Prepariamoci alla Totteide. È pronto, non è pronto, bisogna farlo giocare per migliorare la performance, no sarebbe opportuno lasciarlo fuori in attesa che decolli verso picchi di rendimento decisivo, lui si metterebbe in campo contro il Ghana, alla prima, delicata e decisiva sfida mondiale dell’Italia, il 12 giugno. È solo uno dei primi capitoli scritti nella quiete apparente di Ginevra dove l’Italia di Lippi, attraversata da improvviso benessere psicologico, risulta già fuori dal tunnel dello scandalo e con la testa sintonizzata sul mondiale. Marcello, che è poi il regista della Totteide, volto sorridente e disteso, sembra quasi divertito dalla piega della questione, tira fuori il fischietto da lavoro per dare inizio alla conferenza-stampa, respinge gli assalti dei cronisti che lo interrogano sulle diverse opinioni espresse in materia per incassare orientamenti in vista del Ghana e lascia sospese nelle viscere dello stadio del Servette le prossime, impegnative scelte.

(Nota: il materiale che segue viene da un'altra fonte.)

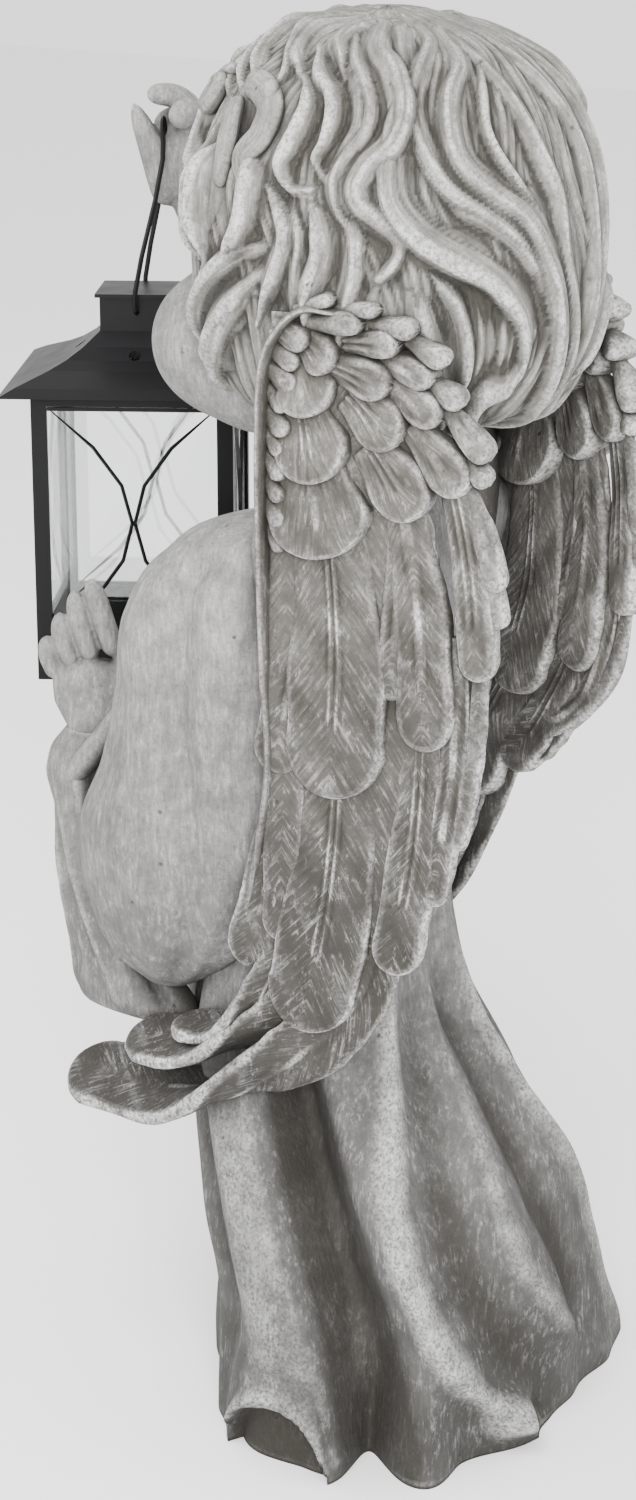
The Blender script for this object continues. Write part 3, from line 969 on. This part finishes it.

Totti salta la prima, il pronostico del vostro cronista ma nel frattempo il ct prende tempo. «Io sono soddisfatto della sua resa, ogni giorno in più è un giorno guadagnato al programma di recupero, lui risponde bene e si sente meglio. Più gioca e più acquista forma, d’accordo, ma è prematuro dire se utilizzarlo o meno durante la prima sfida, 2-3 partite gli servono per salire di condizione, ogni allenamento fatto bene è una iniezione di fiducia» le risposte in pillole dettate da Lippi e che compongono la Totteide giornaliera che pure non scava particolari tensioni, anzi le alleggerisce perché concentra i riflettori su una sola sagoma, su un solo calciatore, su un solo campione, tenendo gli altri, tutti gli altri, da Buffon a Del Piero, da Pirlo a Camoranersi e Toni, al riparo da tormenti e giudizi feroci.
«Una squadra può diventare grande se ciascuno dei suoi componenti dovesse convincersi che non conta giocare la prima o la seconda, entrare subito o in corsa, conta invece sentirsi tutti importanti e tutti attori di un identico progetto», la filosofia di Lippi applicata al mondiale e al club Italia è uno di quei dettagli che possono trasformare la sua Nazionale di gente comune in una vera armata calcistica.
I bei propositi del Ct e i discorsi impegnativi restano sulla carta se alla fine di un martellante botta e risposta, appena si chiudono i taccuini, e si accendono le lampade e i microfoni delle tv, la Totteide non riprendesse. «Per me non è un tormentone», riferisce sincero Lippi che spiattella un paio di cifre che pure qualche senso devono dare alle sue parole, alla sua cautela. «Nei miei due anni di Nazionale, ho avuto a disposizione Totti 7 volte su 21 partite», ricorda e anche stasera, contro l’Ucraina, secondo e ultimo test di un certo spessore, il romanista parte dalla panchina per completare nell’ultima mezz’ora il rodaggio, dando il cambio a Del Piero, destinato a rimpiazzarlo anche col Ghana, se nel volgere di due settimane, la condizione complessiva non dovesse migliorare in modo sensibile. «Totti come Paolo Rossi al mondiale di Spagna?», insistono. E Lippi, che pure garantisce di non essere scaramantico, sotto sotto se lo augura così come accarezza la striscia della sua imbattibilità giunta a quota 17 che è un numero non particolarmente gradito alla confraternita del pallone, «ne prendo atto e non tocco ferro» la sua chiosa distaccata, sintomo di uno stato d’animo in evidente recupero. Il Marcello Lippi fosco e limaccioso di qualche giorno fa sembra inghiottito da un secolo di distanza.
Dev’essere merito dell’accoglienza entusiasta del popolo tricolore, mercoledì sera, a Ginevra, oppure dello share televisivo (8 milioni) raccolto in Italia, «fa piacere» puntualizza. O ancora dei segnali positivi che arrivano da alcuni esponenti della sua Nazionale, Gilardino per esempio, «da noi fa sempre gol», o delle paturnie di Del Piero («se l’è presa col quarto uomo») passando attraverso la fragilità emotiva mostrata dagli azzurri al cospetto dei rozzi interventi svizzeri. «Abbiamo risposto in modo sbagliato» è la sua stroncatura che pone all’ordine del giorno l’argomento. «Fossimo stati al mondiale ci sarebbero state parecchie espulsioni» sentenzia Lippi, consapevole di quel che si rischia.

Dice il vecchio saggio: fingi una virtù se non ne hai. Il ct si mostra paziente anche se, dietro le quinte, si lascia divorare dall’ansia e dalla voglia di ritrovarsi oggi, domani, subito, a Duisburg a preparare un mondiale che è una specie di liberazione.